Mr. Thomas began his professional career as an officer in the U.S. Air Force, managing space and missile warning acquisition programs, including the Defense Support Program and the Cheyenne Mountain Upgrade Program. He began his civil service career at the Warner Robins Air Logistics Center leading development and test of software sustainment and upgrades for the B-1 Bomber and Electronic Attack pods. He later served as Chief Engineer, Information Directorate, Air Force Research Laboratory, Rome, N.Y., where he was responsible for development and implementation of tailored systems engineering and program management processes across the directorate’s broad portfolio of Command, Control, Communications, Cyber and Intelligence Science and Technology programs. Mr. Thomas was Director of the 402nd Software Maintenance Group, Warner Robins Air Logistics Complex, Robins AFB, where he directed an organization of 1150 engineers, computer scientists and technical and support staff, conducting development, test and integration of operational flight programs, test program sets and Intelligence,Surveillance & Reconnaissance applications for a wide variety of Air Force weapon systems and networks.

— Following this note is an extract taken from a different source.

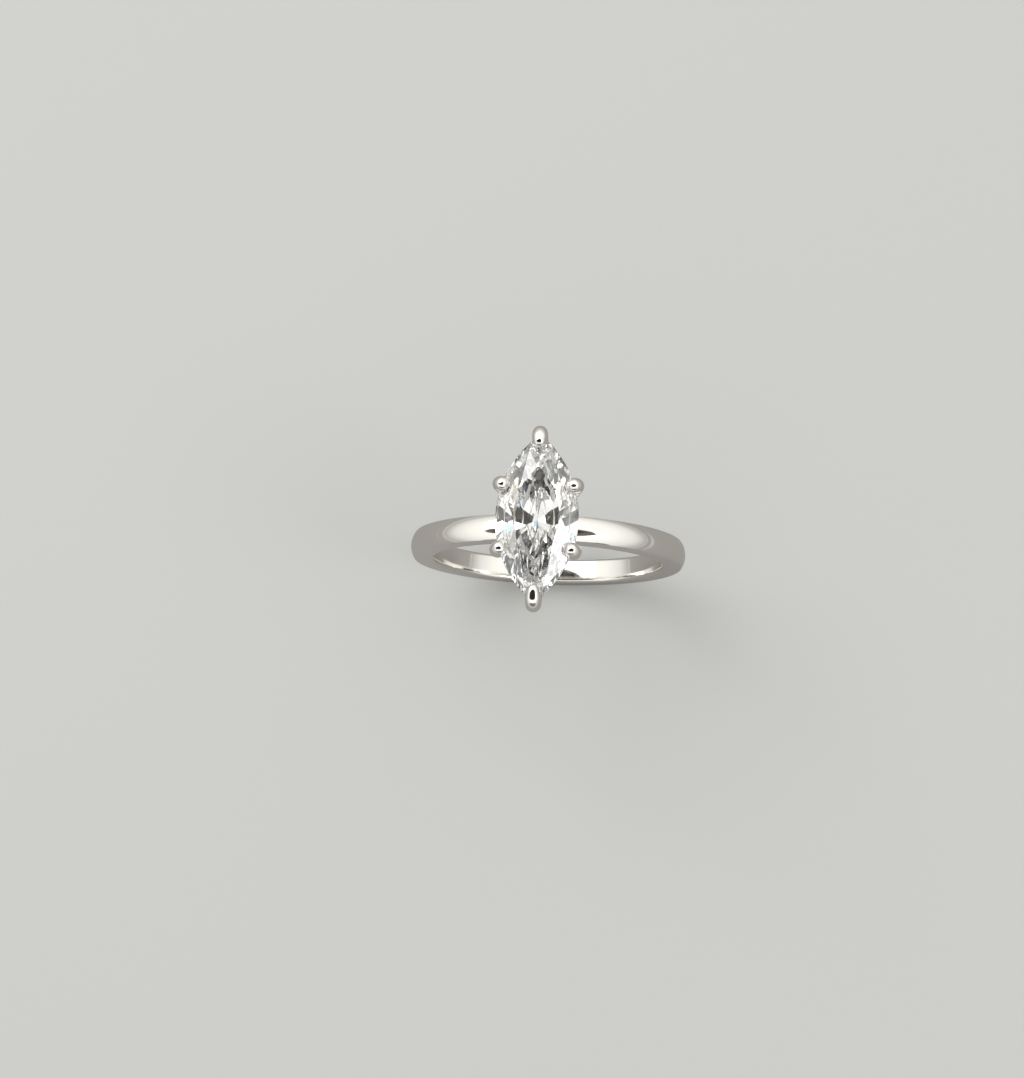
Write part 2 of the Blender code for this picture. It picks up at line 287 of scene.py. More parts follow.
def polished_metal(name, color, roughness, wave, scratch):
    material = bpy.data.materials.new(name)
    material.use_nodes = True
    nodes, links = material.node_tree.nodes, material.node_tree.links
    shader = nodes["Principled BSDF"]
    shader.inputs["Base Color"].default_value = (*color, 1)
    shader.inputs["Metallic"].default_value = 1.0
    place = nodes.new("ShaderNodeTexCoord").outputs["Object"]

    cloudy = nodes.new("ShaderNodeMapRange")
    cloudy.inputs["From Min"].default_value = CLOUD_START
    cloudy.inputs["From Max"].default_value = CLOUD_END
    cloudy.inputs["To Min"].default_value = roughness
    cloudy.inputs["To Max"].default_value = roughness * CLOUDIEST
    links.new(noise(nodes, links, place, CLOUDS, detail=3.0), cloudy.inputs["Value"])
    links.new(cloudy.outputs["Result"], shader.inputs["Roughness"])

    waves = noise(nodes, links, place, WAVES, detail=1.0)
    wavy = relief(nodes, links, waves, wave, WAVE_DEPTH)
    squeeze = nodes.new("ShaderNodeMapping")
    squeeze.inputs["Scale"].default_value = HAIRLINE_SQUEEZE
    links.new(place, squeeze.inputs["Vector"])
    lines = noise(nodes, links, squeeze.outputs["Vector"], HAIRLINES, detail=4.0)
    scratched = relief(nodes, links, lines, scratch, HAIRLINE_DEPTH)
    links.new(wavy.outputs["Normal"], scratched.inputs["Normal"])
    links.new(scratched.outputs["Normal"], shader.inputs["Normal"])
    print(f"{name}: roughness {roughness:.2f} to {roughness * CLOUDIEST:.2f}")
    return material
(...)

Moderator: Suzanne Parete-Koon
HPC Engineer at Oak Ridge Leadership Computing Facility
Oak Ridge National Laboratory
Suzanne Parete-Koon is an HPC Engineer at Oak Ridge Leadership Computing Facility with a background in computational astrophysics (PhD 2008, Univ of Tennessee, Knoxville). She has experience leading user support activities at both the OLCF and ORNL’s Spallation Neutron Source. She was the Deputy INCITE program manager from 2015-2018, and she is currently the training lead for OLCF. She leads the Exascale Computing Project’s Workforce Development and Retention Action Group. Suzanne is excited about the opportunity to facilitate a dialog about building an inclusive High Performance Computing work environment and workforce.